03-22981. Self-Regulatory Organizations; Notice of Filing and Immediate Effectiveness of Proposed Rule Change, and Amendment No. 1 thereto, by the Philadelphia Stock Exchange, Inc. Relating to a System Change to a Pilot Program to Disengage AUTO-X ...  

  • Start Preamble September 3, 2003.

    Pursuant to section 19(b)(1) of the Securities Exchange Act of 1934 (“Act”) [1] , and Rule 19b-4 [2] thereunder, notice is hereby given that on July 14, 2003, the Philadelphia Stock Exchange, Inc. (“Phlx” or “Exchange”) filed with the Securities and Exchange Commission (“SEC” or “Commission”) the proposed rule change as described in Items I, II, and III, below, which Items have been prepared by the Phlx. On August 26, 2003, the Exchange filed Amendment No. 1 to the proposed rule change.[3] The Commission is publishing this notice to solicit comments on the Start Printed Page 53416proposed rule change, as amended, from interested persons.

    I. Self-Regulatory Organization's Statement of the Terms of Substance of the Proposed Rule Change

    The Phlx proposes to amend Phlx Rule 1080, Philadelphia Stock Exchange Automated Options Market (“AUTOM”) and Automatic Execution System (“AUTO-X”),[4] to reflect a systems change to its pilot program concerning AUTO-X, whereby AUTO-X is disengaged for a period of 30 seconds after the number of contracts automatically executed in a given option meets the specified disengagement size for the option (the “pilot”). The text of the proposed rule change is set forth below. Brackets indicate deletions.

    Philadelphia Stock Exchange Automated Options Market (AUTOM) and Automatic Execution System (AUTO-X)

    Rule 1080. (a)-(j) No change.

    Commentary:

    .01-.05 No change.

    .06 Reserved.

    .07 The specified disengagement size set forth in Rule 1080(c)(iv)(I) is subject to the approval of the Options Committee [and shall not be for a number of contracts that is fewer than the highest quotation size for any series in the given option]. The specified disengagement size for each option shall be posted on the Exchange's Web site.

    II. Self-Regulatory Organization's Statement of the Purpose of, and Statutory Basis for, the Proposed Rule Change

    In its filing with the Commission, the Phlx included statements concerning the purpose of, and basis for, the proposed rule change and discussed any comments it received on the proposed rule change. The text of these statements may be examined at the places specified in Item IV below. The Phlx has prepared summaries, set forth in sections A, B, and C below, of the most significant aspects of such statements.
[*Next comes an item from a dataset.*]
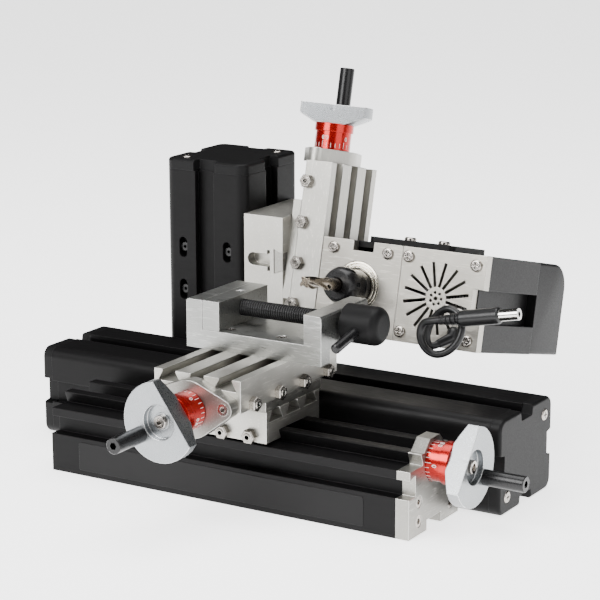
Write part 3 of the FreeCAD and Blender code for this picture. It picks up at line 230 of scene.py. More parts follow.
finishes = {
    "blackAnodised": {
        "dark": (0.0028, 0.0026, 0.0028), "light": (0.0055, 0.0052, 0.0055), "edge": (0.022, 0.021, 0.022),
        "roughLow": 0.36, "roughHigh": 0.52, "stretch": (0.08, 1, 1), "grainScale": 1400.0,
        "bump": 0.10, "metallic": 0.0, "edgeRadius": 0.0006, "edgeStrength": 1.5, "specular": 0.12,
    },
    "blackPlastic": {
        "dark": (0.0034, 0.0034, 0.0036), "light": (0.0065, 0.0063, 0.0065), "edge": (0.024, 0.024, 0.025),
        "roughLow": 0.40, "roughHigh": 0.56, "stretch": (1, 1, 1), "grainScale": 1800.0,
        "bump": 0.22, "metallic": 0.0, "edgeRadius": 0.0006, "edgeStrength": 1.5, "specular": 0.13,
    },
    "blackKey": {
        "dark": (0.0034, 0.0034, 0.0036), "light": (0.0070, 0.0068, 0.0070), "edge": (0.04, 0.04, 0.04),
        "roughLow": 0.35, "roughHigh": 0.5, "stretch": (1, 1, 1), "grainScale": 1600.0,
        "bump": 0.2, "metallic": 0.0, "edgeRadius": 0.0004, "edgeStrength": 2.0, "specular": 0.14,
    },
    "labelFilm": {
        "dark": (0.0036, 0.0034, 0.0036), "light": (0.0070, 0.0067, 0.0070), "edge": (0.05, 0.05, 0.05),
        "roughLow": 0.28, "roughHigh": 0.40, "stretch": (1, 1, 1), "grainScale": 900.0,
        "bump": 0.15, "metallic": 0.0, "edgeRadius": 0.0003, "edgeStrength": 1.5, "specular": 0.15,
    },
    "railAluminium": {
        "dark": (0.20, 0.195, 0.18), "light": (0.38, 0.37, 0.34), "edge": (0.90, 0.89, 0.85),
        "roughLow": 0.26, "roughHigh": 0.44, "stretch": (1, 0.1, 1), "grainScale": 1500.0,
        "bump": 0.25, "metallic": 0.92, "edgeRadius": 0.0004, "edgeStrength": 4.0,
        "scratch": (0.62, 0.60, 0.56),
    },
    "slideAluminium": {
        "dark": (0.34, 0.33, 0.30), "light": (0.56, 0.55, 0.51), "edge": (0.94, 0.93, 0.90),
        "roughLow": 0.30, "roughHigh": 0.48, "stretch": (1, 0.08, 1), "grainScale": 1500.0,
        "bump": 0.25, "metallic": 0.88, "edgeRadius": 0.0004, "edgeStrength": 4.0,
        "scratch": (0.72, 0.70, 0.65),
    },
    "leaningAluminium": {
        "dark": (0.36, 0.35, 0.32), "light": (0.58, 0.57, 0.53), "edge": (0.95, 0.94, 0.91),
        "roughLow": 0.30, "roughHigh": 0.48, "stretch": (1, 1, 0.08), "grainScale": 1500.0,
        "bump": 0.25, "metallic": 0.88, "edgeRadius": 0.0004, "edgeStrength": 4.0,
        "scratch": (0.74, 0.72, 0.67),
    },
    "viseAluminium": {
        "dark": (0.19, 0.193, 0.185), "light": (0.36, 0.363, 0.35), "edge": (0.90, 0.90, 0.88),
        "roughLow": 0.24, "roughHigh": 0.42, "stretch": (0.08, 1, 1), "grainScale": 1500.0,
        "bump": 0.28, "metallic": 0.92, "edgeRadius": 0.0004, "edgeStrength": 4.0,
        "scratch": (0.58, 0.58, 0.56),
    },
    "plateAluminium": {
        "dark": (0.24, 0.225, 0.20), "light": (0.52, 0.50, 0.45), "edge": (0.94, 0.92, 0.87),
        "roughLow": 0.28, "roughHigh": 0.46, "stretch": (0.1, 1, 1), "grainScale": 1300.0,
        "bump": 0.35, "metallic": 0.92, "edgeRadius": 0.0004, "edgeStrength": 4.0,
        "scratch": (0.66, 0.63, 0.57),
    },
    "wheelAluminium": {
        "dark": (0.22, 0.235, 0.25), "light": (0.36, 0.37, 0.375), "edge": (0.92, 0.92, 0.92),
        "roughLow": 0.22, "roughHigh": 0.38, "stretch": (1, 1, 1), "grainScale": 2200.0,
        "bump": 0.3, "metallic": 0.95, "edgeRadius": 0.0005, "edgeStrength": 5.0,
        "scratch": (0.46, 0.47, 0.48),
    },
    "screwSteel": {
        "dark": (0.30, 0.27, 0.24), "light": (0.56, 0.53, 0.50), "edge": (0.9, 0.88, 0.85),
        "roughLow": 0.14, "roughHigh": 0.28, "stretch": (1, 1, 1), "grainScale": 2600.0,
        "bump": 0.15, "metallic": 1.0, "edgeRadius": 0.0002, "edgeStrength": 3.0,
    },
    "nutSteel": {
        "dark": (0.20, 0.185, 0.165), "light": (0.40, 0.375, 0.345), "edge": (0.92, 0.90, 0.86),
        "roughLow": 0.18, "roughHigh": 0.34, "stretch": (1, 1, 1), "grainScale": 2600.0,
        "bump": 0.2, "metallic": 1.0, "edgeRadius": 0.0002, "edgeStrength": 3.5,
    },
    "threadSteel": {
        "dark": (0.20, 0.19, 0.18), "light": (0.36, 0.35, 0.33), "edge": (0.70, 0.68, 0.65),
        "roughLow": 0.22, "roughHigh": 0.38, "stretch": (1, 1, 1), "grainScale": 2600.0,
        "bump": 0.15, "metallic": 1.0, "edgeRadius": 0.0001, "edgeStrength": 1.0,
    },
    "blackSteel": {
        "dark": (0.005, 0.005, 0.0055), "light": (0.011, 0.0105, 0.011), "edge": (0.08, 0.08, 0.08),
        "roughLow": 0.22, "roughHigh": 0.36, "stretch": (1, 1, 1), "grainScale": 2400.0,
        "bump": 0.12, "metallic": 0.2, "edgeRadius": 0.0003, "edgeStrength": 2.0, "specular": 0.4,
    },
    "matteBlackSteel": {
        "dark": (0.0034, 0.0034, 0.0036), "light": (0.0068, 0.0066, 0.0068), "edge": (0.05, 0.05, 0.05),
        "roughLow": 0.42, "roughHigh": 0.58, "stretch": (1, 1, 1), "grainScale": 2000.0,
        "bump": 0.2, "metallic": 0.0, "edgeRadius": 0.0004, "edgeStrength": 2.0, "specular": 0.13,
    },
    "brass": {
        "dark": (0.42, 0.29, 0.11), "light": (0.62, 0.45, 0.20), "edge": (0.85, 0.70, 0.42),
        "roughLow": 0.24, "roughHigh": 0.40, "stretch": (1, 1, 1), "grainScale": 2200.0,
        "bump": 0.15, "metallic": 1.0, "edgeRadius": 0.0003, "edgeStrength": 2.0,
    },
    "redAnodised": {
        "dark": (0.34, 0.004, 0.003), "light": (0.55, 0.010, 0.006), "edge": (0.85, 0.07, 0.04),
        "roughLow": 0.16, "roughHigh": 0.28, "stretch": (1, 1, 1), "grainScale": 2400.0,
        "bump": 0.12, "metallic": 0.75, "edgeRadius": 0.0003, "edgeStrength": 2.0, "coat": 0.35,
    },
    "whiteInk": {
        "dark": (0.62, 0.60, 0.58), "light": (0.78, 0.77, 0.75), "edge": (0.85, 0.84, 0.82),
        "roughLow": 0.45, "roughHigh": 0.6, "stretch": (1, 1, 1), "grainScale": 2600.0,
        "bump": 0.1, "metallic": 0.0, "edgeRadius": 0.0001, "edgeStrength": 1.0,
    },
    "bearingSteel": {
        "dark": (0.52, 0.48, 0.39), "light": (0.76, 0.71, 0.60), "edge": (0.95, 0.92, 0.85),
        "roughLow": 0.12, "roughHigh": 0.24, "stretch": (1, 1, 1), "grainScale": 2600.0,
        "bump": 0.08, "metallic": 0.95, "edgeRadius": 0.0003, "edgeStrength": 2.0,
    },
    "cutterSteel": {
        "dark": (0.20, 0.165, 0.13), "light": (0.40, 0.35, 0.28), "edge": (0.82, 0.76, 0.66),
        "roughLow": 0.16, "roughHigh": 0.30, "stretch": (1, 1, 1), "grainScale": 2400.0,
        "bump": 0.15, "metallic": 1.0, "edgeRadius": 0.0002, "edgeStrength": 3.0,
    },
    "motorSteel": {
        "dark": (0.30, 0.30, 0.30), "light": (0.46, 0.46, 0.46), "edge": (0.7, 0.7, 0.7),
        "roughLow": 0.3, "roughHigh": 0.45, "stretch": (1, 0.1, 1), "grainScale": 1600.0,
        "bump": 0.15, "metallic": 1.0, "edgeRadius": 0.0003, "edgeStrength": 2.0,
    },
    "leadRubber": {
        "dark": (0.006, 0.006, 0.0065), "light": (0.011, 0.011, 0.0115), "edge": (0.03, 0.03, 0.03),
        "roughLow": 0.26, "roughHigh": 0.42, "stretch": (1, 1, 1), "grainScale": 2000.0,
        "bump": 0.15, "metallic": 0.0, "edgeRadius": 0.0003, "edgeStrength": 2.0, "specular": 0.35,
    },
    "brightPlating": {
        "dark": (0.62, 0.61, 0.58), "light": (0.80, 0.79, 0.76), "edge": (0.97, 0.96, 0.94),
        "roughLow": 0.08, "roughHigh": 0.16, "stretch": (1, 1, 1), "grainScale": 2600.0,
        "bump": 0.05, "metallic": 1.0, "edgeRadius": 0.0002, "edgeStrength": 2.0,
    },
}
materials = {name: makeFinish(name, look) for name, look in finishes.items()}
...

    A. Self-Regulatory Organization's Statement of the Purpose of, and Statutory Basis for, the Proposed Rule Change

    1. Purpose

    The purpose of the proposed rule change is to amend Phlx Rule 1080, Commentary .07, to reflect a systems change to the pilot.[5] The pilot was originally approved on a six-month basis for a limited number of eligible options [6] and extended for an additional six-month period.[7] Subsequently, the number of options eligible for the pilot was expanded to include all Phlx-traded options.[8] In December 2001, the pilot was extended again for an additional six-month period; [9] and extended again in May 2002,[10] November, 2002,[11] and, most recently, in May 2003.[12]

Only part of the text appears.